The Manhattan Beach City Council voted unanimously Tuesday to approve a five-year software-as-a-service (SaaS) agreement with Tyler Technologies for enterprise resource planning, enterprise permitting and licensing and related systems, authorizing staff to spend up to $3,400,000 including contingency.
City IT Director Miguel Borrado told the council the cloud subscription will replace on-premises servers and centralize functions such as financials, payroll and permitting to improve reliability, cybersecurity and service delivery. Senior management analyst Tatiana Roshinova Feltakova said the contract includes four new modules and a negotiated transfer of implementation hours that reduces future hourly rates.
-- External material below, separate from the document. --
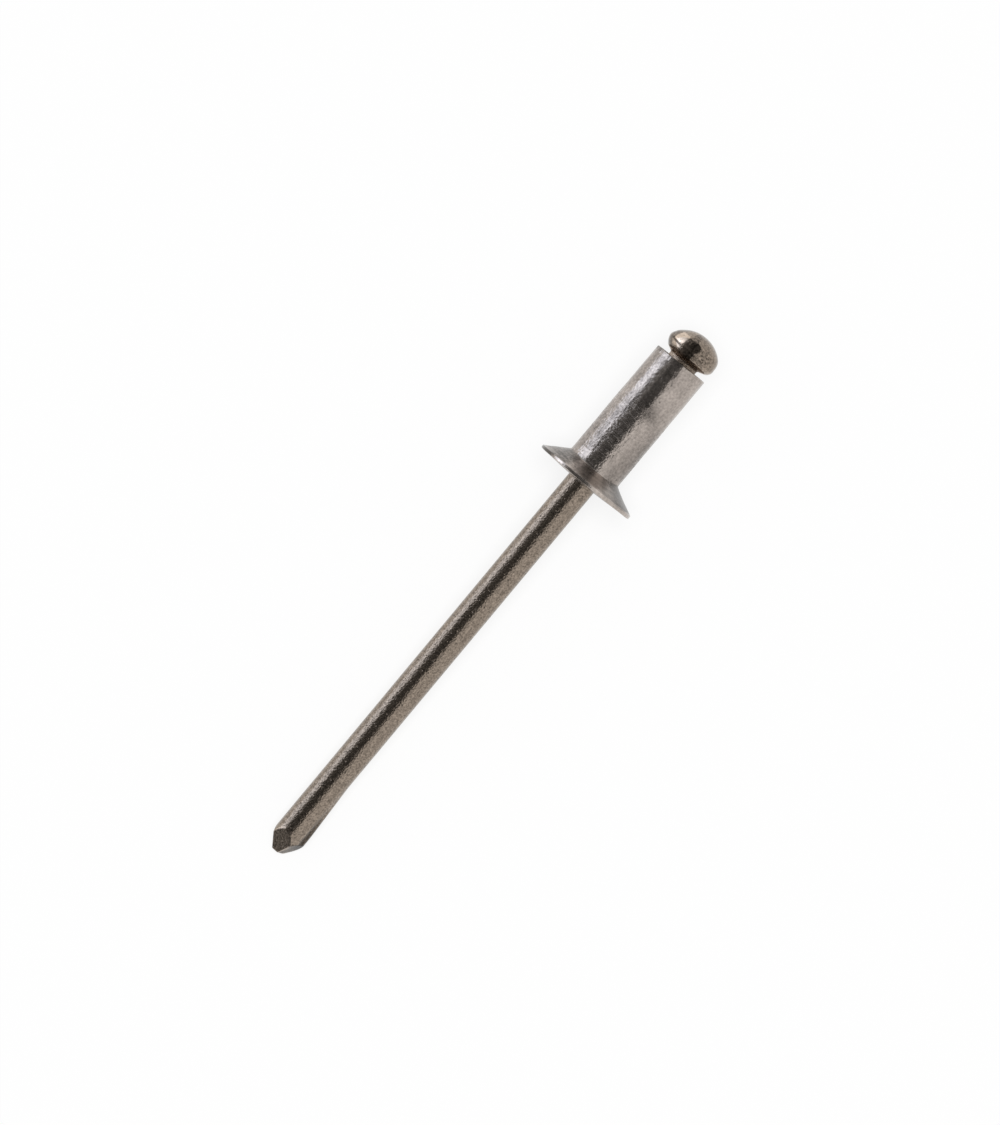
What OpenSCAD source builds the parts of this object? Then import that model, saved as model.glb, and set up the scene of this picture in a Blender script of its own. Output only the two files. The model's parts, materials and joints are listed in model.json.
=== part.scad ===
// Open-end blind rivet with a countersunk flange, as supplied: a hollow sleeve
// set on its mandrel, lying on a level surface.
//
// Each piece is drawn on the rivet's own axis, which is Z there: zero is the
// flange's flat face, the mandrel's head is up and its point is down. lie_down()
// then lays the whole rivet along +X, at rest on its flange's rim and its shank.

/* [Sleeve] */
// Outside diameter of the sleeve
sleeve_d = 4; // [3.2:0.1:5]
// Length of the sleeve, from the flange's face to its open end
sleeve_len = 10.2; // [8:0.1:20]
// Radius of the rounded edge at the sleeve's open end
sleeve_end_round = 0.1; // [0.02:0.01:0.3]

/* [Flange] */
// Diameter of the countersunk flange
flange_d = 7.5; // [6:0.1:10]
// Thickness of the flange's upright rim
flange_edge = 0.25; // [0.2:0.01:0.6]
// Included angle of the countersunk cone
flange_angle = 120; // [90:5:130]
// Radius of the rim's edge at the flat face
rim_round = 0.1; // [0.02:0.01:0.18]
// Radius of the fillet where the cone meets the sleeve
flange_fillet = 0.12; // [0.02:0.01:0.4]
// Chamfer at the mouth of the bore, in the flat face
bore_chamfer = 0.08; // [0.02:0.01:0.25]

/* [Mandrel shank] */
// Diameter of the drawn shank
shank_d = 2.12; // [1.7:0.02:2.5]
// Length of shank that stands out from the flange's face
shank_out = 32.2; // [24:0.1:50]
// Angle between each of the point's four flats and the axis
point_angle = 29; // [20:1:45]
// Width of the small square that the point ends in
point_flat = 0.54; // [0.2:0.02:1]
// Turn of the mandrel about its axis, from where one flat of its point faces up
mandrel_turn = -12; // [-45:1:45]

/* [Mandrel collar and break notch] */
// How far the collar under the head stands proud of the shank
collar_rise = 0.04; // [0.02:0.01:0.1]
// Length of collar that sits inside the sleeve's open end
collar_grip = 0.8; // [0.4:0.1:2]
// Gap between the collar and the wall of the bore
collar_clearance = 0.02; // [0.01:0.01:0.05]
// Depth of the break notch, which is pinched in from two sides
notch_depth = 0.36; // [0.2:0.02:0.6]
// Included angle of the break notch
notch_angle = 70; // [50:5:100]
// Distance from the end of the collar to the middle of the break notch
notch_offset = 0.7; // [0.6:0.1:2]

/* [Mandrel head] */
// Diameter of the head at its widest
head_d = 3.78; // [3.4:0.02:4.4]
// Length of collar that shows between the sleeve and the head
head_gap = 0.26; // [0.15:0.01:0.6]
// Height of the head from its foot to its widest plane
head_lower = 0.79; // [0.6:0.01:0.85]
// Height of the dome above the head's widest plane
head_crown = 1.31; // [1.2:0.01:1.6]
// Radius of the head's rounded side
head_side_r = 0.86; // [0.8:0.02:1.1]
// Slope of the head's underside, away from square to the axis
head_under_angle = 19; // [5:1:30]
// Radius of the fillet where the collar meets the head
neck_fillet = 0.1; // [0.02:0.01:0.15]

/* [Hidden] */
$fn = 96;

sleeve_r = sleeve_d / 2;
flange_r = flange_d / 2;
flange_slope = 90 - flange_angle / 2;
flange_h = flange_edge + (flange_r - sleeve_r) * tan(flange_slope);

shank_r = shank_d / 2;
collar_r = shank_r + collar_rise;
bore_r = collar_r + collar_clearance;
collar_start = sleeve_len - collar_grip;
notch_z = collar_start - notch_offset;
// Length of the point along the shank's underside
point_len = (shank_r * cos(mandrel_turn) - point_flat / 2) / tan(point_angle);

head_r = head_d / 2;
head_foot = sleeve_len + head_gap;
head_mid = head_foot + head_lower;
head_top = head_mid + head_crown;
// The rounded side's centre lies this far from the axis
side_offset = head_r - head_side_r;
// Radius of the dome that meets the rounded side without a corner
dome_r = (pow(side_offset, 2) + pow(head_crown, 2) - pow(head_side_r, 2))
    / (2 * (head_crown - head_side_r));
dome_angle = asin(side_offset / (dome_r - head_side_r));

// Size of the blocks that cut the point, which reach past the whole shank
cutter_size = 4 * shank_d;

// The rivet touches the surface at the rim's rounded edge and at the shank,
// where the point begins. These are that triangle's two sides.
rest_run = shank_out - point_len + rim_round;
rest_rise = flange_r - rim_round - shank_r;
rest_tilt = atan(rest_rise / rest_run)
    + asin(rim_round / norm([rest_run, rest_rise]));
// Height of the axis at the flange's face
rest_height = (flange_r - rim_round) * cos(rest_tilt)
    + rim_round * (1 - sin(rest_tilt));
// Reach of the lying rivet along X on each side of the flange's face
rest_front = (head_top - dome_r) * cos(rest_tilt) + dome_r;
rest_back = shank_out * cos(rest_tilt) + point_flat / 2 * sin(rest_tilt);

// Fills the corner between the -Y axis and a line that climbs at slope to +X
module corner_fillet(radius, slope) {
    drop = radius / cos(slope) - radius * tan(slope);
    top = radius * cos(slope) - drop;
    difference() {
        polygon([
            [-radius, -drop],
            [radius, -drop],
            [radius * (1 - sin(slope)), top],
            [-radius, top]
        ]);
        translate([radius, -drop])
            circle(r = radius);
    }
}

module sleeve_outline() {
    polygon([
        [0, 0],
        [flange_r - rim_round, 0],
        [flange_r, rim_round],
        [flange_r, flange_edge],
        [sleeve_r, flange_h],
        [sleeve_r, sleeve_len - sleeve_end_round],
        [sleeve_r - sleeve_end_round, sleeve_len],
        [0, sleeve_len]
    ]);
    translate([flange_r - rim_round, rim_round])
        circle(r = rim_round);
    translate([sleeve_r - sleeve_end_round, sleeve_len - sleeve_end_round])
        circle(r = sleeve_end_round);
    translate([sleeve_r, flange_h])
        mirror([0, 1])
            corner_fillet(flange_fillet, flange_slope);
}

module bore_outline() {
    polygon([
        [-bore_r, -bore_chamfer],
        [bore_r + 2 * bore_chamfer, -bore_chamfer],
        [bore_r, bore_chamfer],
        [bore_r, sleeve_len + bore_chamfer],
        [-bore_r, sleeve_len + bore_chamfer]
    ]);
}

// The head's half section: a dome over a rounded side, cut off below by the
// sloping underside
module head_outline() {
    difference() {
        union() {
            translate([0, head_foot])
                square([side_offset, head_lower]);
            translate([side_offset, head_mid])
                circle(r = head_side_r);
            intersection() {
                translate([0, head_top - dome_r])
                    circle(r = dome_r);
                translate([0, head_top - dome_r])
                    polygon([
                        [0, 0],
                        [2 * dome_r * sin(dome_angle), 2 * dome_r * cos(dome_angle)],
                        [0, 2 * dome_r]
                    ]);
            }
        }
        polygon([
            [-head_r, head_foot - head_r],
            [2 * head_r, head_foot - head_r],
            [2 * head_r, head_foot + (2 * head_r - collar_r) * tan(head_under_angle)],
            [collar_r, head_foot],
            [-head_r, head_foot]
        ]);
    }
    translate([collar_r, head_foot])
        corner_fillet(neck_fillet, head_under_angle);
}

module mandrel_outline() {
    translate([0, -shank_out])
        square([shank_r, shank_out + collar_start]);
    translate([0, collar_start])
        square([collar_r, head_mid - collar_start]);
    head_outline();
}

// Takes away everything outside one of the four flats that form the point
module point_cutter() {
    translate([point_flat / 2, 0, -shank_out])
        rotate([0, point_angle, 0])
            translate([0, -cutter_size / 2, -cutter_size / 2])
                cube(cutter_size);
}

// A wedge whose edge lies across the shank at the bottom of the notch
module notch_cutter() {
    half_width = shank_d * tan(notch_angle / 2);
    translate([shank_r - notch_depth, 0, notch_z])
        rotate([90, 0, 0])
            linear_extrude(height = 2 * shank_d, center = true)
                polygon([[0, 0], [shank_d, half_width], [shank_d, -half_width]]);
}

// From the rivet's own axis to its place on the surface, centred over the origin
module lie_down() {
    translate([(rest_back - rest_front) / 2, 0, rest_height])
        rotate([0, 90 - rest_tilt, 0])
            children();
}

module rivet_body() {
    color([0.76, 0.77, 0.78])
        lie_down()
            rotate_extrude()
                difference() {
                    sleeve_outline();
                    bore_outline();
                }
}

module mandrel() {
    color([0.6, 0.58, 0.55])
        lie_down()
            rotate([0, 0, mandrel_turn])
                difference() {
                    rotate_extrude()
                        mandrel_outline();
                    for (flat = [0:3])
                        rotate([0, 0, 90 * flat])
                            point_cutter();
                    for (side = [0:1])
                        rotate([0, 0, 180 * side])
                            notch_cutter();
                }
}

rivet_body();
mandrel();
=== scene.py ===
"""Countersunk blind rivet: the detailed pieces, the metals and the studio."""

import json
import math

import bpy
import numpy as np
from mathutils import Matrix, Vector, noise


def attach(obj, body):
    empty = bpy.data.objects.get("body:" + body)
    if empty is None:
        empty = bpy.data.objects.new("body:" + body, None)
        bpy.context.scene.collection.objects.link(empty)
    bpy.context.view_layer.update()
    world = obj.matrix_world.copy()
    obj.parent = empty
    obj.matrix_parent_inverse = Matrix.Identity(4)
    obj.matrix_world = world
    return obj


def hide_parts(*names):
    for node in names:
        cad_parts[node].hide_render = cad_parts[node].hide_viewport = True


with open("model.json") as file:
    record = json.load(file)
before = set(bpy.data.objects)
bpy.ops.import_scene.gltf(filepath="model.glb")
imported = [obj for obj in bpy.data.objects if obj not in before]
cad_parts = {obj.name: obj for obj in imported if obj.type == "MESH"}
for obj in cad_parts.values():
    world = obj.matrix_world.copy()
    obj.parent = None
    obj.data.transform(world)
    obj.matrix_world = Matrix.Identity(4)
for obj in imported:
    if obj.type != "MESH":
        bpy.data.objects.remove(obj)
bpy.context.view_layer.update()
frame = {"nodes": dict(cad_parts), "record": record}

MM = 0.001
SEGMENTS = 288

# Rounds and small features, in mm, which the mesh can't be measured for
RIM_ROUND = 0.08
RIM_CORNER_ROUND = 0.08
CONE_SLOPE = math.radians(30)
CONE_FILLET = 0.16
SLEEVE_END_ROUND = 0.09
BORE_CHAMFER = 0.08
BORE_ROUND = 0.02
NOTCH_TURN = math.radians(-12)
POINT_ROUND = 0.1
COLLAR_RISE = 0.04
COLLAR_STEP = 0.04
COLLAR_GRIP = 0.8
NOTCH_OFFSET = 0.7
NOTCH_DEPTH = 0.36
NOTCH_SLOPE = math.radians(35)
HEAD_GAP = 0.26
HEAD_SIDE_ROUND = 0.86
HEAD_UNDER_SLOPE = math.radians(19)
NECK_FILLET = 0.13

# The point's flats as (angle from the top towards -Y, slope to the axis, reach at the end in mm).
# The third faces the table.
POINT_FLATS = [(-15, 25.8, 0.237), (66, 32.3, 0.25), (166, 16.9, 0.64), (-105, 28.6, 0.25)]
FACET, STRIP = POINT_FLATS[0], POINT_FLATS[1]
FLAT_SHARPNESS = 60
POINT_SHARPNESS = 110

# The ridge beside the point as (angle from the top towards -Y, half its width, height and length in mm),
# and how far from the shank's end it starts to thin
POINT_BURR = (98, 30, 0.2, 4.2)
BURR_START = 2.1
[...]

“The SaaS subscription enables the city to adopt the latest software features and technologies faster,” Tatiana Roshinova Feltakova said during the presentation. She said the vendor’s standard 5% annual uplift applies in years two through five and that some costs will be offset by the city’s technology fee revenue, which staff now projects could be about $600,000 annually in future years.
Council members questioned contingency sizing and the 5% uplift. Council member Charnay noted the city had negotiated labor-rate savings and other discounts; Borrado said staff had been negotiating with Tyler and retained some concessions, including an $88,000 transfer of implementation hours.
Council member Sherrillan moved approval of Resolution No. 26-25; the motion passed 5-0.
The contract now authorized will move forward as staff coordinates implementation timelines and service-level arrangements with Tyler. Staff said further details about phased rollout and any expected user impacts will be provided to council and the public as modules go live.